__What you need to do__
Stop after the line containing "(74, 4), OVER_ROOT_SHIFT)": print each line exactly from the first line of the listing up to that point.

__Dataset content__
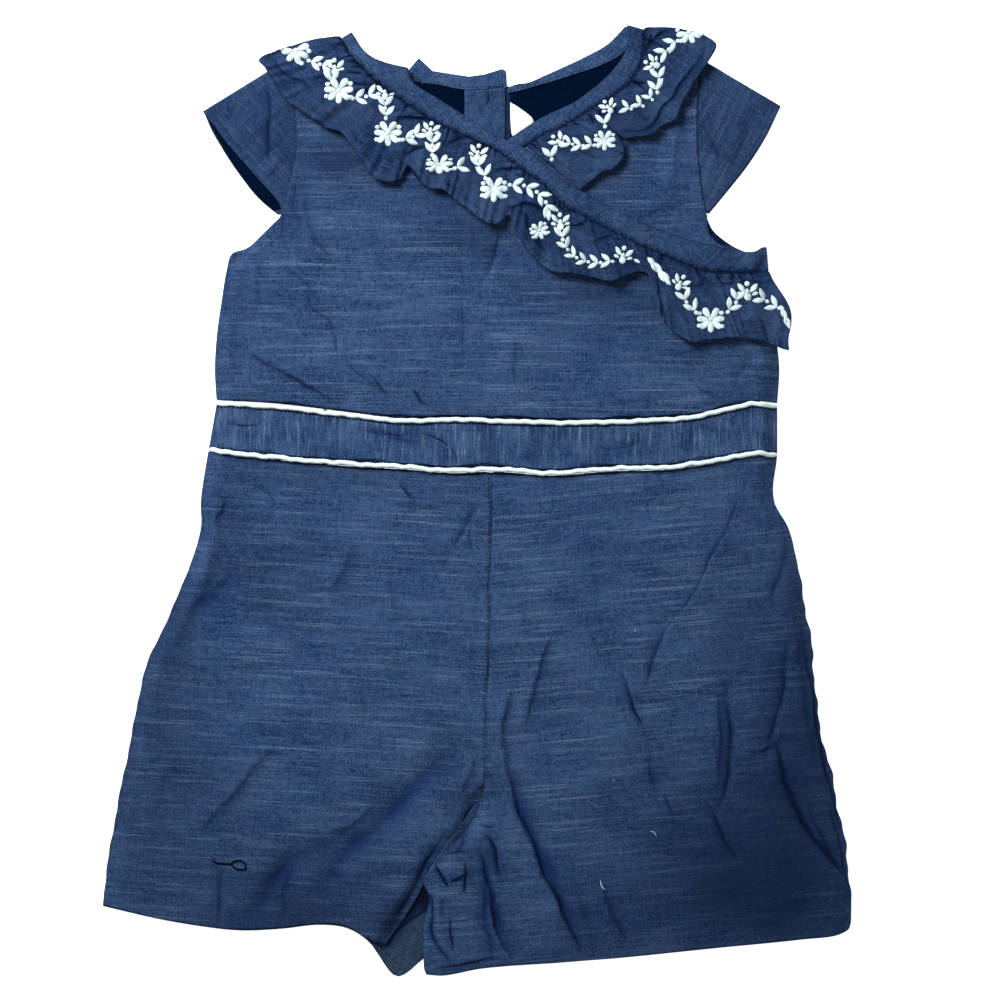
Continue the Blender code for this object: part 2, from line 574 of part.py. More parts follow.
def add_ruffle(name, seam_row, waves, front_top, cells, shift):
    """A gathered strip sewn along a seam; each row of its table is a wave of its free edge."""
    seam, length = line_through(seam_row)
    numbers = list(range(len(waves)))
    along_at = smooth_table(numbers, [wave.along for wave in waves])
    x_at = smooth_table(numbers, [wave.x for wave in waves])
    y_at = smooth_table(numbers, [wave.y for wave in waves])
    lift_at = smooth_table(numbers, [wave.lift for wave in waves])

    def place(u, v):
        number = u * numbers[-1]
        out = 1 - v
        root_point = seam(min(along_at(number) / length, 1)) + Vector(shift)
        free_edge = Vector((x_at(number), y_at(number)))
        x, y = root_point.lerp(free_edge, out)
        ground = max(front_top(x, y), SLEEVE_TOP)
        return x, y, ground + CLOTH + RUFFLE_AIR * smooth_step(out * 3) + SEAM_GAP + lift_at(number) * out ** 1.5
    item = add_grid(name, chambray, cells, place, CLOTH, offset=-1)
    item.modifiers["Wall"].use_even_offset = False
    return item


def add_ruffles():
    ruffle = add_ruffle("ruffle_under", UNDER_SEAM, UNDER_RUFFLE, under_top, (36, 4), UNDER_ROOT_SHIFT)
    ruffle.data.flip_normals()
    add_ruffle("ruffle_over", OVER_SEAM, OVER_RUFFLE, over_top, (74, 4), OVER_ROOT_SHIFT)


def add_sleeve(name, sleeve):
    """A cap sleeve folded along the shoulder, in two layers that taper to the underarm."""
    radius = (SLEEVE_FRONT_Z - CLOTH / 2) / 2
    start, end = sleeve.fold
    fold_line = Vector((end.x - start.x, end.y - start.y)).normalized()
    outward = Vector((-fold_line.y, fold_line.x))
    if outward.y < 0:
        outward = -outward
    armhole_at, front_at, back_at = curve(sleeve.armhole), curve(sleeve.front_hem), curve(sleeve.back_hem)

    def place(u, v):
        around = 2 * v - 1
        share = max(0, (abs(around) - FOLD_SHARE) / (1 - FOLD_SHARE))
        hem_at = front_at if around > 0 else back_at
        point = armhole_at(share).lerp(hem_at(share), u)
        if abs(around) < FOLD_SHARE:
            angle = around / FOLD_SHARE * pi / 2
            point = point + outward * radius * cos(angle)
            return point.x, point.y, CLOTH / 2 + radius + radius * sin(angle)
        if around < 0:
            return point.x, point.y, CLOTH / 2
        puff = SLEEVE_PUFF * sin(pi * share) * sin(pi * u)
        return point.x, point.y, SLEEVE_FRONT_Z + puff
    return add_grid(name, chambray, (6, 20), place, CLOTH, offset=0)


def add_sleeve_lining(name, sleeve):
    """The dark lining on the inner face of the sleeve's back layer."""
    armhole_at, hem_at = curve(sleeve.armhole), curve(sleeve.back_hem)
    first, last = SLEEVE_LINING_SPAN
    shares = [first + (last - first) * i / SLEEVE_LINING_STEPS for i in range(SLEEVE_LINING_STEPS + 1)]
    inner, outer = [[armhole_at(share).lerp(hem_at(share), depth) for share in shares]
                    for depth in SLEEVE_LINING_DEPTH]
    add_flat(name, lining, [inner, back(outer)], BACK_TOP + SEAM_GAP, LINING_TOP)


def add_sleeves():
    for side, sleeve in SLEEVES.items():
        add_sleeve("sleeve_" + side, sleeve)
        add_sleeve_lining("sleeve_lining_" + side, sleeve)


def add_piping(name, row):
    """A round cord along the front of a waist seam."""
    height = smooth_table([p.x for p in row], [p.y for p in row])
    cord = bpy.data.curves.new(name, "CURVE")
    cord.dimensions = "3D"
    cord.bevel_depth = PIPING_RADIUS * MM
    cord.bevel_resolution = 2
    cord.use_fill_caps = True
    line = cord.splines.new("POLY")
    line.points.add(PIPING_POINTS - 1)
    for i, point in enumerate(line.points):
        x = row[0].x + (row[-1].x - row[0].x) * i / (PIPING_POINTS - 1)
        y = height(x)
        point.co = (x * MM, y * MM, (waistband_top(x, y) + SEAM_GAP) * MM, 1)
    add_object(name, cord, white)


def add_waist():
    left_upper, right_upper = UPPER_PIPING[0].x, UPPER_PIPING[-1].x
    left_lower, right_lower = LOWER_PIPING[0].x, LOWER_PIPING[-1].x
    outline = strip(across(LOWER_PIPING, left_lower, right_lower, PIPING_ROOM),
                    across(UPPER_PIPING, left_upper, right_upper, -PIPING_ROOM))
    add_cloth("waistband_front", chambray, (40, 2), outline, waistband_top)
    upper, lower = traced(UPPER_PIPING), traced(LOWER_PIPING)
    sides = [moved(lower, 0, PIPING_ROOM), back(moved(upper, 0, -PIPING_ROOM))]
    add_flat("waistband_back", chambray, sides, 0, BACK_TOP)
    half = BACK_PIPING_WIDTH / 2
    for name, row in (("upper", UPPER_PIPING), ("lower", LOWER_PIPING)):
        add_piping("piping_front_" + name, row)
        sides = [moved(traced(row), 0, -half), back(moved(traced(row), 0, half))]
        add_flat("piping_back_" + name, white, sides, 0, BACK_TOP)


def up_the_side(side, low, high):
    def at(share):
        y = low + (high - low) * share
        return Vector((side(y), y))
    return at


def add_shorts():
    """Four panels: a front and a back for each leg, joined in the middle down to the crotch."""
    half_gap = CENTRE_GAP / 2
    left_centre, right_centre = moved(CENTRE_SEAM, -half_gap, 0), moved(CENTRE_SEAM, half_gap, 0)
    left_top = across(LOWER_PIPING, LOWER_PIPING[0].x, left_centre[0].x, -PIPING_ROOM)
    right_top = across(LOWER_PIPING, right_centre[0].x, LOWER_PIPING[-1].x, -PIPING_ROOM)
    left_hip = up_the_side(left_side, LEFT_HEM[0].y, left_top(0).y)
    right_hip = up_the_side(right_side, RIGHT_HEM[-1].y, right_top(1).y)
    outline = patch(left_top, curve(LEFT_HEM), left_hip, curve(back(LEFT_INSEAM), back(left_centre)))
    add_cloth("shorts_front_left", chambray, (16, 20), outline, shorts_top, crowding=EDGE_CROWDING)
    outline = patch(right_top, curve(RIGHT_HEM), curve(back(RIGHT_INSEAM), back(right_centre)), right_hip)
    add_cloth("shorts_front_right", chambray, (16, 20), outline, shorts_top, crowding=EDGE_CROWDING)
    waist = moved(traced(LOWER_PIPING), 0, -PIPING_ROOM)
    left_waist = [p for p in waist if LOWER_PIPING[0].x < p.x < left_centre[0].x - CORNER_ROOM]
    right_waist = [p for p in waist if right_centre[0].x + CORNER_ROOM < p.x < LOWER_PIPING[-1].x]
    inner = moved(RIGHT_INSEAM[:-2], -INSEAM_GAP, 0)
    left_edge, right_edge = [[Point(*hip(i / HIP_STEPS)) for i in range(HIP_STEPS + 1)]
                             for hip in (left_hip, right_hip)]
    sides = [traced(LEFT_BACK_HEM[:-1]), [LEFT_BACK_HEM[-1]], back(traced(inner))[1:-1], back(traced(left_centre)),
             back(left_waist), back(left_edge)[:-1]]
    add_flat("shorts_back_left", chambray, sides, 0, BACK_TOP)
    sides = [traced(RIGHT_HEM), right_edge[1:], back(right_waist), traced(right_centre), traced(RIGHT_INSEAM)[1:-1]]
    add_flat("shorts_back_right", chambray, sides, 0, BACK_TOP)


clear_scene()
romper = bpy.data.collections.new("baby_romper")
bpy.context.scene.collection.children.link(romper)
root = bpy.data.objects.new("baby_romper", None)
romper.objects.link(root)
chambray = make_material("Chambray", (0.042, 0.075, 0.165), 0.85)
lining = make_material("Lining", (0.012, 0.022, 0.055), 0.8)
white = make_material("White trim", (0.82, 0.87, 0.88), 0.7)

add_backs()
add_neck_inside()
add_fronts()
add_neck_bands()
add_ruffles()
add_sleeves()
add_waist()
add_shorts()
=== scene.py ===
# Baby romper laid flat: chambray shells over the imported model, with ruffles, embroidery, piping and stitching.
# Tables and sizes are in millimetres and are turned into metres where a mesh is made.
import json
import math

import bmesh
import bpy
import numpy as np
from mathutils import Matrix, Vector
from mathutils.bvhtree import BVHTree

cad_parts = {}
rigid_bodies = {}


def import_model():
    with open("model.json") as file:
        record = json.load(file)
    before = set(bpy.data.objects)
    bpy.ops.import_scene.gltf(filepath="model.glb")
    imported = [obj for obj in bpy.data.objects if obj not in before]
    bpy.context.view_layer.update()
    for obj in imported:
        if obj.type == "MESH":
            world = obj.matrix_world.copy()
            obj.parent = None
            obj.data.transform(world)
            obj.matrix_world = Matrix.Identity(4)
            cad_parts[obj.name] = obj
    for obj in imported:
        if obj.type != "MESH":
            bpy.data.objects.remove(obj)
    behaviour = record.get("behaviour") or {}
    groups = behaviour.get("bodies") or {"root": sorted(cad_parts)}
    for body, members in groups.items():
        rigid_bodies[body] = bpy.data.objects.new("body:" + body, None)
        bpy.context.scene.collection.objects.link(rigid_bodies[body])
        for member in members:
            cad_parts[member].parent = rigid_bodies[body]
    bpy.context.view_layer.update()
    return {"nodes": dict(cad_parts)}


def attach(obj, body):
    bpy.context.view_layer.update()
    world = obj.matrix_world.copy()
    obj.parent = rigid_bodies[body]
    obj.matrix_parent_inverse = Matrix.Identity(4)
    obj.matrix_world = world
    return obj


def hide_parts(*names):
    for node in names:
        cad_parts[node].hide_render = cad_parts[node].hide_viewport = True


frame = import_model()
mm = 0.001
print("frame loaded:", len(frame["nodes"]), "nodes")

# camera, light and floor
studio = {
    "cameraHeight": 1300, "pictureWidth": 500, "sensor": 36,
    "pictureCentre": (11.5, 0.75),
    "floorSize": 6000, "floorDrop": 0.25,
    "keyPlace": (-640, 760, 880), "keySize": 620, "keyPower": 27, "floorGlow": 0.86,
    "fillPlace": (900, -300, 1300), "fillSize": 1400, "fillPower": 3.6,
    "skyColour": (0.95, 0.97, 1), "skyStrength": 0.21,
}


def meshFrom(drawn, name):
    mesh = bpy.data.meshes.new(name)
    drawn.to_mesh(mesh)
    drawn.free()
    return mesh


def pointsOf(mesh):
    flat = np.zeros(len(mesh.vertices) * 3)
    mesh.vertices.foreach_get("co", flat)
    return flat.reshape(-1, 3)


def inScene(name, content):
    item = bpy.data.objects.new(name, content)
    bpy.context.scene.collection.objects.link(item)
    return item


def setInputs(tree, node, inputs):
    # an input is a number, a colour or the output of another node
    for name, value in inputs.items():
        socket = node.inputs[name]
        if isinstance(value, bpy.types.NodeSocket):
            tree.links.new(value, socket)
        else:
            socket.default_value = (*value, 1) if socket.type == "RGBA" else value


def addNode(tree, kind, inputs={}, **settings):
    node = tree.nodes.new("ShaderNode" + kind)
    for name, value in settings.items():
        setattr(node, name, value)
    setInputs(tree, node, inputs)
    return node


def newMaterial(name, inputs):
    made = bpy.data.materials.new(name)
    made.use_nodes = True
    shader = made.node_tree.nodes["Principled BSDF"]
    setInputs(made.node_tree, shader, inputs)
    return made, made.node_tree, shader


def addAreaLight(name, place, size, power):
    lamp = bpy.data.lights.new(name, "AREA")
    lamp.shape = "DISK"
    lamp.size = size * mm
    lamp.energy = power
    item = inScene(name, lamp)
    item.location = Vector(place) * mm
    item.rotation_euler = (-item.location).to_track_quat("-Z", "Y").to_euler()  # towards the middle


def makeStudio():
    scene = bpy.context.scene
    lens = bpy.data.cameras.new("camera")
    lens.sensor_width = studio["sensor"]
    lens.lens = studio["sensor"] * studio["cameraHeight"] / studio["pictureWidth"]
    scene.camera = inScene("camera", lens)
    x, y = studio["pictureCentre"]
    scene.camera.location = (x * mm, y * mm, studio["cameraHeight"] * mm)
    for name in ("key", "fill"):
        addAreaLight(name + "Light", *[studio[name + part] for part in ("Place", "Size", "Power")])
    scene.world = bpy.data.worlds.new("softSky")
    scene.world.use_nodes = True
    tree = scene.world.node_tree
    setInputs(tree, tree.nodes["Background"], {"Color": studio["skyColour"], "Strength": studio["skyStrength"]})
    scene.view_settings.view_transform = "Standard"
    drawn = bmesh.new()
    bmesh.ops.create_grid(drawn, x_segments=1, y_segments=1, size=studio["floorSize"] / 2 * mm)
    bmesh.ops.translate(drawn, verts=drawn.verts, vec=(0, 0, -studio["floorDrop"] * mm))
    floor = inScene("floor", meshFrom(drawn, "floor"))
    white, grey = (1, 1, 1), (0.93, 0.93, 0.93)
    paper = newMaterial("floorPaper", {"Base Color": grey, "Roughness": 0.9, "Emission Color": white,
                                       "Emission Strength": studio["floorGlow"]})[0]
    floor.data.materials.append(paper)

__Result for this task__
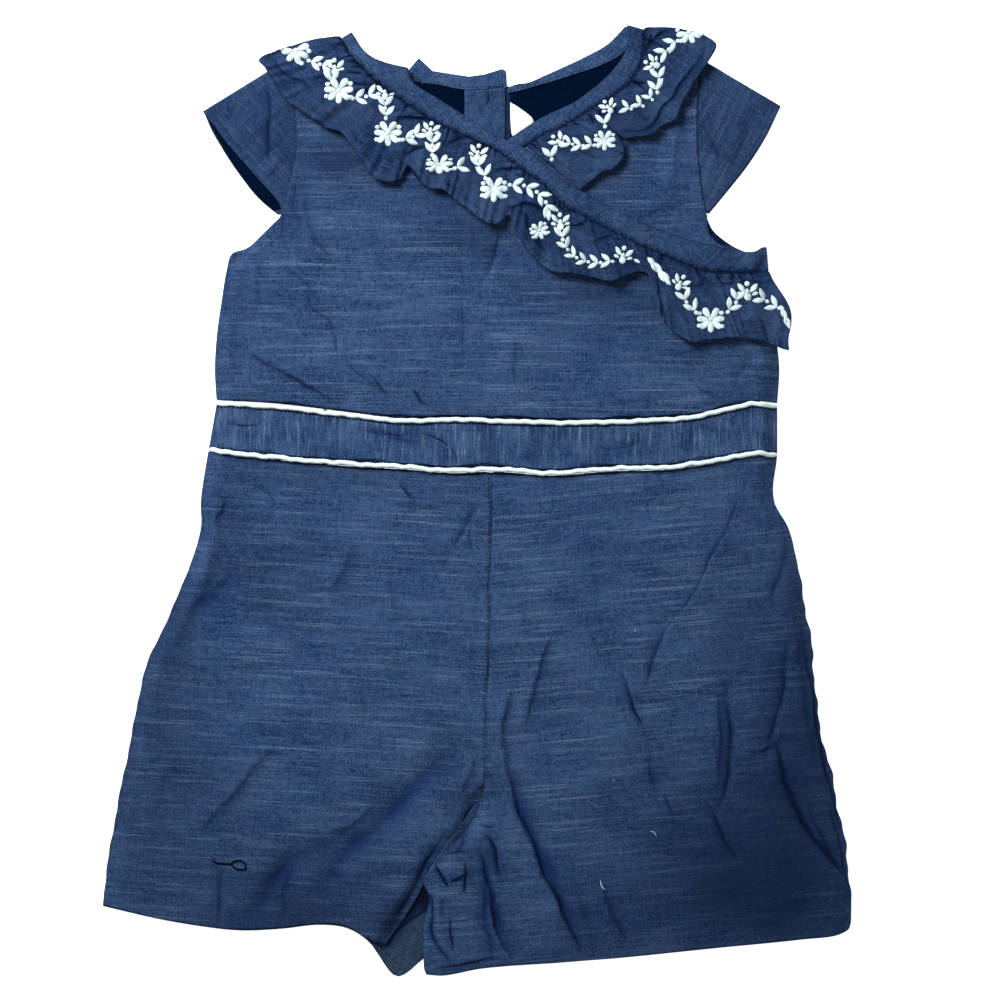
Continue the Blender code for this object: part 2, from line 574 of part.py. More parts follow.
def add_ruffle(name, seam_row, waves, front_top, cells, shift):
    """A gathered strip sewn along a seam; each row of its table is a wave of its free edge."""
    seam, length = line_through(seam_row)
    numbers = list(range(len(waves)))
    along_at = smooth_table(numbers, [wave.along for wave in waves])
    x_at = smooth_table(numbers, [wave.x for wave in waves])
    y_at = smooth_table(numbers, [wave.y for wave in waves])
    lift_at = smooth_table(numbers, [wave.lift for wave in waves])

    def place(u, v):
        number = u * numbers[-1]
        out = 1 - v
        root_point = seam(min(along_at(number) / length, 1)) + Vector(shift)
        free_edge = Vector((x_at(number), y_at(number)))
        x, y = root_point.lerp(free_edge, out)
        ground = max(front_top(x, y), SLEEVE_TOP)
        return x, y, ground + CLOTH + RUFFLE_AIR * smooth_step(out * 3) + SEAM_GAP + lift_at(number) * out ** 1.5
    item = add_grid(name, chambray, cells, place, CLOTH, offset=-1)
    item.modifiers["Wall"].use_even_offset = False
    return item


def add_ruffles():
    ruffle = add_ruffle("ruffle_under", UNDER_SEAM, UNDER_RUFFLE, under_top, (36, 4), UNDER_ROOT_SHIFT)
    ruffle.data.flip_normals()
    add_ruffle("ruffle_over", OVER_SEAM, OVER_RUFFLE, over_top, (74, 4), OVER_ROOT_SHIFT)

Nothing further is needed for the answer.